The big difficulty between today and when the Government took office nine years ago is that we no longer have rural gardaí. It has been the active decision of the Government over the past nine years to close down rural Garda stations. They are there in theory as they are open a couple of hours per month. As the Minister of State knows, anyone trying to renew a gun licence will not find a garda in the local rural station. Through the Minister for Finance's decision, we are encouraging people to take the money in their bank accounts out again even though DIRT is being paid on it.

It is not just me who is highlighting this problem. The OECD in a 2004 report raised serious concerns about the Department of Finance's proposed policy. It stated that citizens "may feel a certain unease at the powers that such techniques would provide to the tax authorities". Will the Minister of State examine this matter from the point of view of elderly people in our community, especially when the Government is not prepared to fund the maintenance and policing of rural areas?

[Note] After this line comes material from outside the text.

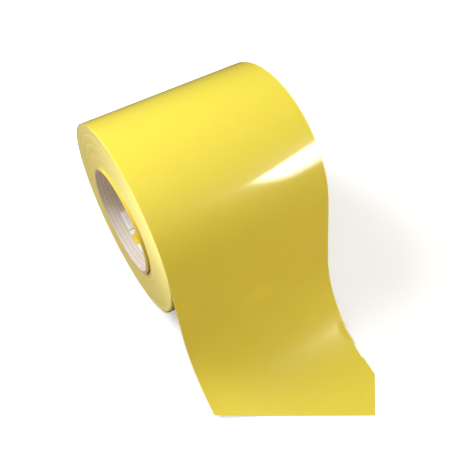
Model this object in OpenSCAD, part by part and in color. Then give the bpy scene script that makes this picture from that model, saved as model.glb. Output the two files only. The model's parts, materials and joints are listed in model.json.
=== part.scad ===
// Roll of sign vinyl with its free end paid out over the table.
// The web has three layers: a face film, an adhesive and a release liner.
// +X runs along the core, +Z is up, and the web comes off the front of the roll towards -Y.
// The origin is the middle of the core's bore, and the table is half a roll diameter below it.

/* [Core] */
// Bore of the core, which is the 3 inch spindle size
core_bore_d = 76.2; // [60:0.1:90]
// Length of the core
core_len = 124; // [95:1:160]
// Thickness of one wound ply of the core's paper board
ply_t = 0.3; // [0.2:0.05:1]

/* [Label and tape] */
// Length of the paper label inside the bore, along the core
label_len = 30; // [15:1:60]
// Part of a full circle that the label covers, in degrees
label_angle = 56; // [20:1:120]
// Where the middle of the label lies round the bore, in degrees over the top from the front
label_turn = 262; // [0:1:359]
// Distance of the label from the left end of the core
label_inset = 9.5; // [2:1:30]
// Thickness of the label's paper
label_t = 0.06; // [0.04:0.01:0.1]
// Width of the tape that holds the start of the web, round the core
tape_w = 20; // [10:1:40]
// Thickness of the tape
tape_t = 0.1; // [0.05:0.01:0.2]
// Distance that the tape stops short of the web's edges
tape_inset = 4; // [1:1:15]

/* [Web] */
// Width of the web
web_w = 124; // [95:1:160]
// Thickness of the face film
film_t = 0.08; // [0.05:0.005:0.2]
// Thickness of the adhesive
adhesive_t = 0.025; // [0.02:0.005:0.05]
// Thickness of the release liner
liner_t = 0.13; // [0.08:0.005:0.25]

/* [Wound roll] */
// Outside diameter of the roll
roll_d = 143; // [120:1:180]
// Number of first turns that stand proud with the core
first_turns = 2; // [1:1:4]
// How far the core and the first turns stand out of the roll's left end
stub = 1.5; // [0.5:0.1:4]
// Step between the ends of the wound bands, where the turns wander sideways
band_step = 0.15; // [0.05:0.05:0.5]
// Gap under the outermost turn, which lets the roll turn inside it
turn_gap = 0.3; // [0.2:0.05:0.6]

/* [Free end] */
// Height of the line where the web leaves the roll, in degrees above the front
leave_angle = 24.5; // [10:0.5:35]
// Radius of the bend that brings the web down flat
sag_r = 84; // [70:1:100]
// Distance of the lifting crease before the line where the web lies flat
lift_before = 30; // [20:1:45]
// Distance of the peeling crease after the line where the web lies flat
peel_after = 13; // [6:1:20]
// Half of the slit left at each crease, which keeps the pieces clear of each other as they bend
crease_gap = 0.15; // [0.1:0.05:0.3]
// Length of flat web along the left edge, counted from the line where it lies flat
cut_left = -27; // [-30:1:10]
// Slant of the cut across the end, in degrees from square
cut_angle = 30; // [0:1:35]
// Length of flat web along the right edge, counted from the line where it lies flat
cut_right = 9; // [4:1:30]
// Slant of the clipped corner, in degrees from square
clip_angle = 52; // [40:1:65]

/* [Hidden] */
$fn = 180;

// A hair of extra length for a cutting shape
over = 1;
// Length of one straight step along the free web
step_len = 2;
// Angle left open under the line where the web leaves the roll
mouth_angle = 7;

web_t = film_t + adhesive_t + liner_t;
bore_r = core_bore_d / 2;
core_r = bore_r + 4 * ply_t;
first_r = core_r + tape_t;
wound_r = first_r + first_turns * web_t;
roll_r = roll_d / 2;
pack_r = roll_r - web_t - turn_gap;
band_t = (pack_r - wound_r) / 3;

// The web sits this far to the right of the core's middle, so that the stub shows on the left
web_x = stub + (web_w - core_len) / 2;

// Depth of each layer's two faces under the outside of the film
film_top = 0;
film_low = film_t;
liner_top = film_t + adhesive_t;
liner_low = web_t;

// The free web runs straight off the roll, then bends until it lies flat on the table
straight_len = (roll_r * (1 + sin(leave_angle)) - web_t - sag_r * (1 - sin(leave_angle)))
    / cos(leave_angle);
bend_len = sag_r * (90 - leave_angle) * PI / 180;
land_s = straight_len + bend_len;
land_front = roll_r * cos(leave_angle) + straight_len * sin(leave_angle) + sag_r * cos(leave_angle);
lift_s = land_s - lift_before;
peel_s = land_s + peel_after;

// The end is cut on a slant from the left edge, and its right corner is clipped on another slant
tip_right = (cut_left + web_w * tan(cut_angle) - cut_right) / (tan(cut_angle) + tan(clip_angle));
tip_len = cut_right + tip_right * tan(clip_angle);
end_s = land_s + tip_len + over;

// Heading of the web at a distance s along it, in degrees forward from straight down
function heading(s) = s < straight_len ? leave_angle
    : s < land_s ? leave_angle + (s - straight_len) / sag_r * 180 / PI
    : 90;

// Front and height of the outside of the film at a distance s along it
function face_at(s) = s < straight_len
    ? [-roll_r * cos(leave_angle) - s * sin(leave_angle),
       roll_r * sin(leave_angle) - s * cos(leave_angle)]
    : s < land_s
    ? [-land_front + sag_r * cos(heading(s)), web_t - roll_r + sag_r * (1 - sin(heading(s)))]
    : [-land_front - (s - land_s), web_t - roll_r];

// The same point, taken down through the web by a depth d
function layer_at(s, d) = face_at(s) - d * [-cos(heading(s)), sin(heading(s))];

// Distances along the web where its layers all have a corner, so that they lie face to face
function stations(s0, s1) = concat(
    [s0],
    [for (i = [floor(s0 / step_len) + 1:ceil(s1 / step_len) - 1]) i * step_len],
    [s1]
);

// Closed outline of a layer between two distances along the web
function layer_outline(s0, s1, top, low) =
    let (at = stations(s0, s1), last = len(at) - 1)
    concat(
        [for (i = [0:last]) layer_at(at[i], top)],
        [for (i = [last:-1:0]) layer_at(at[i], low)]
    );

// A tube round the core's axis
module tube(r_in, r_out, len, x) {
    translate([x, 0, 0])
        rotate([0, 90, 0])
            difference() {
                cylinder(h = len, r = r_out, center = true);
                cylinder(h = len + 2 * over, r = r_in, center = true);
            }
}

// A wedge of space round the core's axis, from one angle above the front to another
module sector(from, to, r, len, x) {
    translate([x, 0, 0])
        rotate([90, 0, 90])
            linear_extrude(height = len, center = true)
                polygon([
                    [0, 0],
                    [-r * cos(from), r * sin(from)],
                    [-r * cos((from + to) / 2), r * sin((from + to) / 2)] * 1.05,
                    [-r * cos(to), r * sin(to)]
                ]);
}

// One patch of a thin tube, such as a label
module patch(r_in, r_out, from, to, len, x) {
    intersection() {
        tube(r_in, r_out, len, x);
        sector(from, to, 2 * r_out, len + over, x);
    }
}

// One layer of the first turns, as a ring for each turn
module first_turn_layer(top, low) {
    for (i = [1:first_turns]) {
        r = first_r + i * web_t;
        tube(r - low, r - top, web_w, web_x - stub);
    }
}

// One third of the wound turns between the first and the outermost ones
module wound_band(i) {
    tube(wound_r + i * band_t, wound_r + (i + 1) * band_t, web_w, web_x + (1 - i) * band_step);
}

// One layer of the outermost turn, open under the line where the web leaves
module outer_turn_layer(top, low) {
    difference() {
        tube(roll_r - low, roll_r - top, web_w, web_x);
        sector(leave_angle - mouth_angle, leave_angle, 2 * roll_r, web_w + over, web_x);
    }
}

// One layer of the free web, over its full width
module free_layer(s0, s1, top, low) {
    translate([web_x, 0, 0])
        rotate([90, 0, 90])
            linear_extrude(height = web_w, center = true)
                polygon(layer_outline(s0, s1, top, low));
}

// The shape that the two cuts leave, seen from above
module cut_outline() {
    translate([web_x, -land_front, -roll_d])
        linear_extrude(height = 2 * roll_d)
            polygon([
                [-web_w / 2 - over, land_front],
                [-web_w / 2 - over, over * tan(cut_angle) - cut_left],
                [web_w / 2 - tip_right, -tip_len],
                [web_w / 2 + over, over * tan(clip_angle) - cut_right],
                [web_w / 2 + over, land_front]
            ]);
}

// One layer of the free web, trimmed by the two cuts
module trimmed_layer(s0, s1, top, low) {
    intersection() {
        free_layer(s0, s1, top, low);
        cut_outline();
    }
}

module core_inner_ply() {
    color("gainsboro") tube(bore_r, bore_r + ply_t, core_len, 0);
}

module core_lower_ply() {
    color("tan") tube(bore_r + ply_t, bore_r + 2 * ply_t, core_len, 0);
}

module core_upper_ply() {
    color("tan") tube(bore_r + 2 * ply_t, bore_r + 3 * ply_t, core_len, 0);
}

module core_outer_ply() {
    color("linen") tube(bore_r + 3 * ply_t, core_r, core_len, 0);
}

module core_label() {
    color("white")
        patch(
            bore_r - label_t, bore_r,
            label_turn - label_angle / 2, label_turn + label_angle / 2,
            label_len, label_inset + label_len / 2 - core_len / 2
        );
}

module start_tape() {
    tape_angle = tape_w / core_r * 180 / PI;
    color("beige")
        patch(core_r, first_r, 0, tape_angle, web_w - 2 * tape_inset, web_x - stub);
}

module first_liner() {
    color("ivory") first_turn_layer(liner_top, liner_low);
}

module first_adhesive() {
    color("lightyellow") first_turn_layer(film_low, liner_top);
}

module first_film() {
    color("gold") first_turn_layer(film_top, film_low);
}

module wound_inner() {
    color("khaki") wound_band(0);
}

module wound_middle() {
    color("lemonchiffon") wound_band(1);
}

module wound_outer() {
    color("khaki") wound_band(2);
}

module turn_liner() {
    color("ivory") outer_turn_layer(liner_top, liner_low);
}

module turn_adhesive() {
    color("lightyellow") outer_turn_layer(film_low, liner_top);
}

module turn_film() {
    color("gold") outer_turn_layer(film_top, film_low);
}

module tail_liner() {
    color("ivory") free_layer(0, lift_s - crease_gap, liner_top, liner_low);
}

module tail_adhesive() {
    color("lightyellow") free_layer(0, lift_s - crease_gap, film_low, liner_top);
}

module tail_film() {
    color("gold") free_layer(0, lift_s - crease_gap, film_top, film_low);
}

module end_liner() {
    color("ivory") trimmed_layer(lift_s + crease_gap, end_s, liner_top, liner_low);
}

module end_adhesive() {
    color("lightyellow")
        trimmed_layer(lift_s + crease_gap, peel_s - crease_gap, film_low, liner_top);
}

module end_film() {
    color("gold") trimmed_layer(lift_s + crease_gap, peel_s - crease_gap, film_top, film_low);
}

module corner_adhesive() {
    color("lightyellow") trimmed_layer(peel_s + crease_gap, end_s, film_low, liner_top);
}

module corner_film() {
    color("gold") trimmed_layer(peel_s + crease_gap, end_s, film_top, film_low);
}

core_inner_ply();
core_lower_ply();
core_upper_ply();
core_outer_ply();
core_label();
start_tape();
first_liner();
first_adhesive();
first_film();
wound_inner();
wound_middle();
wound_outer();
turn_liner();
turn_adhesive();
turn_film();
tail_liner();
tail_adhesive();
tail_film();
end_liner();
end_adhesive();
end_film();
corner_adhesive();
corner_film();
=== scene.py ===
"""Looks of a roll of sign vinyl: the wound turns, the paper core and the free web.

Every piece is made in the row frame, in metres: +X runs along the core, +Z is up, and the web comes
off the front of the roll towards -Y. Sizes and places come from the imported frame.
"""

import json
import logging
import math
from dataclasses import dataclass, field
from enum import Enum

import bmesh
import bpy
from mathutils import Matrix, Vector, noise


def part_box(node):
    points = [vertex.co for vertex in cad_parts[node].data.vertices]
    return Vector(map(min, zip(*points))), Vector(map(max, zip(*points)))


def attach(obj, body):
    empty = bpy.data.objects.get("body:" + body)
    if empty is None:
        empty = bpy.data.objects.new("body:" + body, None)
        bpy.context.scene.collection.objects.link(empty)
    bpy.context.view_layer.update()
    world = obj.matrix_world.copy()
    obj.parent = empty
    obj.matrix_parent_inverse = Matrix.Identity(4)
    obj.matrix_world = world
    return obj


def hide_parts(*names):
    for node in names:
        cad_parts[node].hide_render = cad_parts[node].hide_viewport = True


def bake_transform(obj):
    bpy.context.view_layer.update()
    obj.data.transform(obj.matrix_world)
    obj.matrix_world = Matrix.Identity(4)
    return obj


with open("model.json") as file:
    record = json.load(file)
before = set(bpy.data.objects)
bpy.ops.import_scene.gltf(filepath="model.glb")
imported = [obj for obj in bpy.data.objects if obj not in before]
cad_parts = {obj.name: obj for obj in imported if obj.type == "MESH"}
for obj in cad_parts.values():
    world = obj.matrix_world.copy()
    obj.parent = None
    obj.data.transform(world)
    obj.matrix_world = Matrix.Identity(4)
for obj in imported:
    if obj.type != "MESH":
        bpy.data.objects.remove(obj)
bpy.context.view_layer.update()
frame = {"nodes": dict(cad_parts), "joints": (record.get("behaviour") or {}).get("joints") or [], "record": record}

LOG = logging.getLogger("vinyl_roll")
MM = 0.001
TURN = 2 * math.pi


class Layer(Enum):
    """The three layers of the web, from the outside of the roll inwards."""

    FILM = "film"
    ADHESIVE = "adhesive"
    LINER = "liner"


class Body(Enum):
    """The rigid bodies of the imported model."""

    WEB = "web"
    ROLL = "roll"
    TAIL_END = "tail_end"
    CORNER = "corner"


# ------------------------------------------------------------------ sizes


@dataclass(frozen=True)
class RollSizes:
    """Sizes of the roll and its web.

    Args:
        roll_r: Outside radius of the roll.
        web_w: Width of the web.
        web_x: Middle of the web along the core's axis.
        film_t: Thickness of the face film.
        adhesive_t: Thickness of the adhesive.
        liner_t: Thickness of the release liner.
        bore_r: Radius of the core's bore.
        core_r: Outside radius of the core.
        core_len: Length of the core.
        first_r: Radius where the web starts on the core.
        wound_r: Radius where the wound turns start.
        stub: How far the first turns stand out of the left end.
    """

    roll_r: float
    web_w: float
    web_x: float
    film_t: float
    adhesive_t: float
    liner_t: float
    bore_r: float
    core_r: float
    core_len: float
    first_r: float
    wound_r: float
    stub: float

    @property
    def web_t(self) -> float:
        """Thickness of the whole web."""
        return self.film_t + self.adhesive_t + self.liner_t

    @property
    def left(self) -> float:
        """Place of the web's left edge."""
        return self.web_x - self.web_w / 2

    @property
    def right(self) -> float:
        """Place of the web's right edge."""
        return self.web_x + self.web_w / 2

    @property
    def floor_z(self) -> float:
        """Height of the surface that the roll lies on."""
        return -self.roll_r

    def depth(self, layer: Layer) -> float:
        """Depth of a layer's outer face under the outside of the film."""
        return {
            Layer.FILM: 0.0,
            Layer.ADHESIVE: self.film_t,
            Layer.LINER: self.film_t + self.adhesive_t,
        }[layer]

    def thickness(self, layer: Layer) -> float:
        """Thickness of a layer."""
        return {
            Layer.FILM: self.film_t,
            Layer.ADHESIVE: self.adhesive_t,
            Layer.LINER: self.liner_t,
        }[layer]


def outside_radius(node: str) -> float:
    """Outside radius of a node that goes right round the core's axis.

    Args:
        node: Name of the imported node.

    Returns:
        Half of the node's size from front to back.
    """
    low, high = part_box(node)
    return (high.y - low.y) / 2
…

I wish to make a number of points on agriculture. One relates to a very positive decision taken by the Minister for Finance in budget 2005, namely, allowing farmers to average their income tax liabilities over a three-year period from 2005 to 2007, the reason being that farmers were going to get a double payment in 2005, that is to say, their 2005 and 2004 single farm payments. They would have applied in 2004 and drawn on the entitlements in 2004 but the payments only issued in the subsequent year. As they got double incomes in one year the Department of Finance rightly agreed to average it out. It made more sense.

However, there are 5,000 farmers at present who still have not received their single farm payments. Approximately 5,000 farmers who received their payments since 31 December are now losing out on the average liabilities and will be stuck with a double single farm payment in 2006. Their 2005 payments will be made at the start of 2006. Hopefully, their 2006 payments will be made in the first week of December this year. Those people are caught in the situation of being unable to average their income tax liabilities over three years. They can only average it over a two-year period. Will the Minister for Finance review this matter on Committee Stage and ensure those farmers can, like every other farmer, average their liabilities over a three-year period?

The Department of Agriculture and Food has failed in responding to and addressing the queries made by farmers. Will the Minister of State, who was previously a member of that Department, get in contact with his colleague, the Minister for Agriculture and Food, and ask her to ensure that each and every one of those 5,000 farmers receives an explanation about what the difficulty is? None of us can get through to the Department to determine where the problem lies. If farmers telephone, many cannot understand where the problem is due to the amount of double Dutch spoken to them. Talk of swapping, changing and transferring entitlements is extremely confusing. It would be easier for a letter to be sent to each of the 5,000 farmers to explain where the difficulty lies and what must be done to resolve it.

Another issue that should be examined on Committee Stage is the position of farmers who purchased suckler cow premium quotas. There are many such persons in the Minister of State's constituency, as there are in mine. These farmers purchased suckler cow quotas but, because there is no provision in the tax code for writing off the quotas, they cannot receive tax relief against their purchasing costs. This is unlike the circumstances of people who purchased milk quotas, which is still an asset. Its value has reduced over recent years but the suckler cow quota has no value whatsoever now. Farmers spent much money but are getting no reliefs.

As the Minister of State is aware, since the mid-1990s there has been a requirement for livestock farmers to have suckler cow quotas to draw down the entitlements based on the premium payments. Farmers paid between €200 and €750 for those quota rights, which needed to be approved by the Department of Agriculture and Food at the time and was the State's recognition of the matter. However, since 2005 and the introduction of the single farm payment and due to the decoupling policy, those quotas have no actual value.

For example, a part-time suckler farmer with 20 suckler cows purchased ten new suckler cow premium quotas in 2001 at a cost of €600 each amounting to a total cost of €6,000. It is likely that this farmer borrowed most if not all of that money. The expenditure was made from his after tax income. The quota has now been abolished and is worthless but the farmer must still repay most of the borrowing associated with the purchase.

The farmer should be able to write off the €6,000 expenditure against his income tax as a balancing allowance. It is the case in respect of the milk quota and it makes sense that it would be the case for the suckler cow quota. There is a precedent, not only in the form of the milk quota. The case of the buddies of the former Minister of State at the Department of Transport, Deputy Callely, who were also close buddies of the Taoiseach — taxi drivers — was sorted out quickly. Their licences were worth nothing overnight and they have received income tax relief on the purchase price of licences. Why should taxi drivers be given the benefit of relief when farmers in a similar situation are not given this benefit? I hope Deputy Treacy will bring this to the attention of the Minister for Finance and officials at the Department and table an amendment to ensure farmers who have purchased suckler cow quotas receive the same benefits as farmers who have purchased milk quotas or receive the relief provided to taxi drivers.

The farming community has received the thin end of the wedge from this Government. When a similar situation arises in another Department, a different interpretation is taken. This is a litmus test for the Government and I hope the Minister will address this on Committee Stage.

I also hope the Minister will address the issue of compulsory purchase orders. The Minister of State, Deputy Treacy, is familiar with this and the notice to treat has been issued to farmers.